Paul George's Severe Leg Injury Could Have Been Prevented

By Nick Sciria
Team USA Showcase FIBA Paul George Thomas & Mack Center
Getty Images

On Friday night, the USA basketball team held a showcase which was held in Las Vegas at the Thomas & Mack Center. At the beginning of the fourth quarter, Paul George attempted to block James Harden‘s shot at the rim in transition. However, his attempt was unsuccessful, and even worse, the Indiana Pacers‘ star suffered a gruesome right leg injury as he landed on the basketball stanchion near the baseline.

This injury, which immediately haunted the basketball world, could have been prevented if the basketball court was up to college or NBA standards. The NCAA has an assigned minimum distance between the basket stand and baseline of six feet. On the other hand, the NBA requires a minimum distance of four feet. Although it is difficult to see exactly how close the stand was to the baseline during the scrimmage, it does not look to meet NBA standards of four feet.

It is important to note that Thomas & Mack Center did not have to abide by any of these rules for the scrimmage, and therefore did not have to place the stand at least four feet away from the baseline. Because of this, the stand was placed extremely close to the baseline, making it possible for an injury like the one George suffered.

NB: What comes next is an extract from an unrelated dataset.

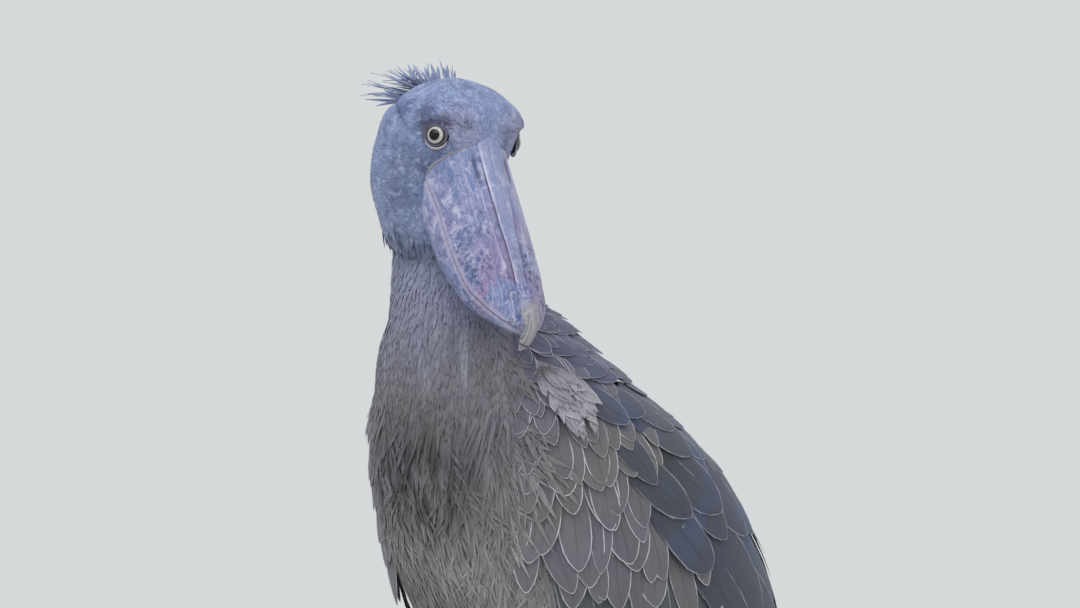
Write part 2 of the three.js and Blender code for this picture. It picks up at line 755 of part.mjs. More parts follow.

Unfortunately, no one can go back and change the guidelines now and possibly prevent George’s horrific injury. Still, this tragedy should be used as a teaching moment to  lessen the possibility of an injury like this. It is not a certainty that this injury would have been avoided if the stand was farther away from the baseline, but playing on a court with no guidelines clearly threatens the health of the NBA’s best players.

Their health should have been the most vital part of the scrimmage, so taking the proper action to lessen the chance of this happening again is certainly worth attempting.